Hi Pisum - because I have students in a course I am teaching dog piling on clearly obvious captive organisms. I was doing lots of ID for the course which is tracked via a project that filters out casual observations. I was only identifying the observations that need ID, but some of these clearly casual observations were making it under my radar. I have made it clear to students they will earn negative points for dog piling but I could see this being an issue in the future.
At the moment I am reviewing every submission by students but it is taking especially long.
so if i’m understanding correctly, your project excludes casual observations, but you’re concerned that some of your students observations that should be casual because they are not wild are making it into the project anyway because they’re collectively overriding the votes of others who say the observations are not wild?
if that’s the case, you should be able to do the client-side filtering that I talked about. you won’t be able to do a blanket filter, since each case probably needs someone actually looking at the individual observations to judge whether the votes are legitimate, but at least you’ll be able to scan through to find observations to focus on.
in the notebook, search for the line that begins with req_params_string and set it to req_params_string = 'project_id=fau-ecology-in-action-spring-2026' (i’m assuming that project is the one you’re interested in.)
search for the line that begins with obs = await get_obs and set get_all_pages=True
since you have more than 10,000 observations in your project, search for the line that begins with get_more_obs and set get_more_obs = True
now start back at the top of the notebook, and run each block in order (shift + enter or click the button that looks like a play button), until you finish running the last block within the “Write Data to CSV” section.
look in the navigation pane on the left of the page, and you should see a new “observations.csv” file. double-click to view its contents in the browser, or right-click and download to view it on your own machine with your own CSV viewer.

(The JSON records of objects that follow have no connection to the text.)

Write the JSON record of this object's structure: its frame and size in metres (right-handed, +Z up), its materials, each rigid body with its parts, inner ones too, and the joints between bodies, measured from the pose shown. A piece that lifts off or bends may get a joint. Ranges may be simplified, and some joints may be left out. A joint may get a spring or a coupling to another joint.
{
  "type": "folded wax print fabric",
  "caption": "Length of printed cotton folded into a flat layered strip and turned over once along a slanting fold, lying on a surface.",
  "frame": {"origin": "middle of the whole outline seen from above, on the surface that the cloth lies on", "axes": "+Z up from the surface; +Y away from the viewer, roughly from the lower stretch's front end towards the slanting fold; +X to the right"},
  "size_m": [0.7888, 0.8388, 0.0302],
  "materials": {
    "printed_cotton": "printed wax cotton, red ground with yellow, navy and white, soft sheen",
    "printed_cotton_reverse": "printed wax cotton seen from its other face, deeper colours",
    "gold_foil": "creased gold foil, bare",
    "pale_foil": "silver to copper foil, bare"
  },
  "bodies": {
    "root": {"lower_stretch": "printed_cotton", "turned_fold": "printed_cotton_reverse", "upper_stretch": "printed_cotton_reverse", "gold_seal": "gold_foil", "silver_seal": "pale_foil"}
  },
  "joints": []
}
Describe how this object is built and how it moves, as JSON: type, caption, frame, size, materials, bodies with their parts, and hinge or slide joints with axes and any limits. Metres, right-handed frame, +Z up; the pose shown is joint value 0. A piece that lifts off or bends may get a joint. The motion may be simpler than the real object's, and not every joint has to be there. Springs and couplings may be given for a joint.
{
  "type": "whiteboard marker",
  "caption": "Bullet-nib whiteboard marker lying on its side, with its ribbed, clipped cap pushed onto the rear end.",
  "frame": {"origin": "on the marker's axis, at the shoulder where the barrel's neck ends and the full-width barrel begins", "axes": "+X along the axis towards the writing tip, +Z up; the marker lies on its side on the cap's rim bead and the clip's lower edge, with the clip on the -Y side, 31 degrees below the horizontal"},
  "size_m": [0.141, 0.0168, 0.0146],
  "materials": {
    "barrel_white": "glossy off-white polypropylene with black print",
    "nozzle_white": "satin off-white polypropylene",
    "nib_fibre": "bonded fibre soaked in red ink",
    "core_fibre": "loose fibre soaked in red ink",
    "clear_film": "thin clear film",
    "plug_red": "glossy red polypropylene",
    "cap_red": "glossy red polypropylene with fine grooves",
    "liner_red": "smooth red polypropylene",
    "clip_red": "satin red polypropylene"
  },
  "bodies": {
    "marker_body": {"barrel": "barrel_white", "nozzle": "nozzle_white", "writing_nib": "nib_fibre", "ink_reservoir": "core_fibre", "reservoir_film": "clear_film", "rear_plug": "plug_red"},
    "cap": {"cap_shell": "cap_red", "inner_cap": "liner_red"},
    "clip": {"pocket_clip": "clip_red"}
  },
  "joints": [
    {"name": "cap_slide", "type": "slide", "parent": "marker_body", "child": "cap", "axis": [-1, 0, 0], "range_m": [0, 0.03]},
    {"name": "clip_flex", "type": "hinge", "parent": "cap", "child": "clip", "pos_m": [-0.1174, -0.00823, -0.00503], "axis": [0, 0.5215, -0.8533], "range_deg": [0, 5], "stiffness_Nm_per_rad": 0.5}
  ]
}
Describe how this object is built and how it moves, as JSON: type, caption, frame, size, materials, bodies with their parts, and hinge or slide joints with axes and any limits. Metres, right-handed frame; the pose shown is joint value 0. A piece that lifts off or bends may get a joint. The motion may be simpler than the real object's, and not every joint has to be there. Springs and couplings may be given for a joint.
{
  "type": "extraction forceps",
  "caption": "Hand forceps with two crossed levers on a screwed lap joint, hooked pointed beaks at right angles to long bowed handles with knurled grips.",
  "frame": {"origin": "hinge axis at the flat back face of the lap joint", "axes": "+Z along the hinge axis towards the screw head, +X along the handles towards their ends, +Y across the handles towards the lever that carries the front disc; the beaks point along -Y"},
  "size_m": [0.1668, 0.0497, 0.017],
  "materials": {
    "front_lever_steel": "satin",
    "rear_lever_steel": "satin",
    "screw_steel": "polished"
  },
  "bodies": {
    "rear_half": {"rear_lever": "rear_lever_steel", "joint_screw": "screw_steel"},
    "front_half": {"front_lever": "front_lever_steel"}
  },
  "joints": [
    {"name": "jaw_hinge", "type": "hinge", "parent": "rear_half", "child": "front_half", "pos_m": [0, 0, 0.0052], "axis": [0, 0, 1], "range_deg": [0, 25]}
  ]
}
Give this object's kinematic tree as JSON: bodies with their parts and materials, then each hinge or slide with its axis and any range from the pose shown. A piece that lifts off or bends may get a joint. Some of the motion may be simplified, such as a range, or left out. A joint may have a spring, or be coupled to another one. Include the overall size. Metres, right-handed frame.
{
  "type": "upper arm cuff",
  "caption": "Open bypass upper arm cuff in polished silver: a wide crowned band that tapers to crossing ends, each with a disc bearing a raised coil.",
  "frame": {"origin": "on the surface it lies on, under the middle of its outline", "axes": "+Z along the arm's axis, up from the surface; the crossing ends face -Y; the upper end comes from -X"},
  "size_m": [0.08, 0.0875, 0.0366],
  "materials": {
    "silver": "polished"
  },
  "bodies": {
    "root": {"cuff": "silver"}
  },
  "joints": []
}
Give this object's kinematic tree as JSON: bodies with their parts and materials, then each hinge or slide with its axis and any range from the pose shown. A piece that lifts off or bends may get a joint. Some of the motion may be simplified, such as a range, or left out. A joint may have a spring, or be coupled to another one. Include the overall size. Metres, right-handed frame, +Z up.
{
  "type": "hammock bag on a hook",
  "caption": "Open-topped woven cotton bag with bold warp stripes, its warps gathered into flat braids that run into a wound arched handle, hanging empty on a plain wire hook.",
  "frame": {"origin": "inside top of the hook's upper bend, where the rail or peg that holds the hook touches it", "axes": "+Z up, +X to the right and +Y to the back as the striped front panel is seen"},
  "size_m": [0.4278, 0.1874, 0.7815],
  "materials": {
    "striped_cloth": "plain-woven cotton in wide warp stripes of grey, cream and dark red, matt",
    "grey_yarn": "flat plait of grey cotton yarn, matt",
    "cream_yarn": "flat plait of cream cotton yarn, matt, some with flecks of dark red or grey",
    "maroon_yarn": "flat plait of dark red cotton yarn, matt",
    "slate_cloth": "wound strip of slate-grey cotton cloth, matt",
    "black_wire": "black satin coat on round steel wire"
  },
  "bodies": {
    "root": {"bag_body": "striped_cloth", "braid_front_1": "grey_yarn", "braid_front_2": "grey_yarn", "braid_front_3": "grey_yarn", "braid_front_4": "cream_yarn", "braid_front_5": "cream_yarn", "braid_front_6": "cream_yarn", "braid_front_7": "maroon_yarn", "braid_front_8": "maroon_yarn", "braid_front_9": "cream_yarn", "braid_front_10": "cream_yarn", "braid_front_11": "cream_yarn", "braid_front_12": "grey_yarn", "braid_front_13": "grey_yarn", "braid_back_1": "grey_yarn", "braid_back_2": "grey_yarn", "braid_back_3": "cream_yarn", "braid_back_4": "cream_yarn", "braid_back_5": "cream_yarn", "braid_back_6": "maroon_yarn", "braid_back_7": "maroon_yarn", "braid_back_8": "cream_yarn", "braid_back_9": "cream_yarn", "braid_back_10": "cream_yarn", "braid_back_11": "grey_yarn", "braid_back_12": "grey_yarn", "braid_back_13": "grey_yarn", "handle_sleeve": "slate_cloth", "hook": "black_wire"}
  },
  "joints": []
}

look for the columns dqa_wild_score and quality_metrics. these will allow you to find observations that you want to look at in more detail. by default, the dqa_wild_score will treat each thumbs up as 1 and each thumbs down as -1, and sum the votes together. so where a score exists here means that there were votes, and then you can look at the detail of the votes in the quality_metrics column to see where exactly you had votes for and against wild. and here’s an example of what that looks like:
now, the score in step 7 above may not be ideal if you know there are cases where folks are piling on to override downvotes. so an alternative presentation of that score can be obtained by doing one extra step after step 1 but before step 5 above:
in the line that begins with {'label': 'dqa_wild_score', modify this to include 'score_type': 'ref_vs_total' in the params definition, like so: {'label': 'dqa_wild_score', 'ref': 'quality_metrics', 'function': 'filter_score', 'params': {'filter': [{'ref': 'metric', 'value': 'wild'}], 'score_ref': 'agree', 'score_type': 'ref_vs_total'}},
this basically will show thumbs up votes vs all votes, as shown below, which may make it easier to see when there are disagreements:
if you want to eliminate, add, or modify the information returned for each observation by the notebook, you can go to the parse_fields definition, and comment out, uncomment / add, or modify the lines that you want to change.
if you want to filter out the observations that don’t have any votes for wild (neither up nor down), you can either:
a. filter the results at the point of CSV creation by finding the line that starts with data_to_csv and setting it to data_to_csv([o for o in obs if o['dqa_wild_score'] is not None],'observations.csv'), or
b. add post_parse_filter_function=(lambda x: x['dqa_wild_score'] is not None) to the parameters when calling the get_obs() function. (there are a couple of lines where this would need to be done.)
these are all going to be cases of bad data. if you make any update on any of these observations, they should turn into casual observations as long as the wild vote consensus is thumbs down.
i updated all the research grade ones, and they all fell into the right buckets. two that were marked as not wild became casual, and one that had no votes for wild either way is no longer picked up by fails_dqa_wild=true.
OP asked for API flags to filter observations based on DQA votes. fails_dqa_wild=true is an API flag that can be used. The next step after using existing API flags is custom code.
fails_dqa_wild=true returns observations gives a partial solution because it returns the observations with more wild votes than captive votes. To get a full solution, custom code is needed.
I didn’t provide custom code solution in my first response, because I don’t know the OP’s coding experience. The solution can range from the OP filling in the project id and then run code that someone else wrote, to providing pseudocode and have the OP use their coding experience to write the code in their preferred language.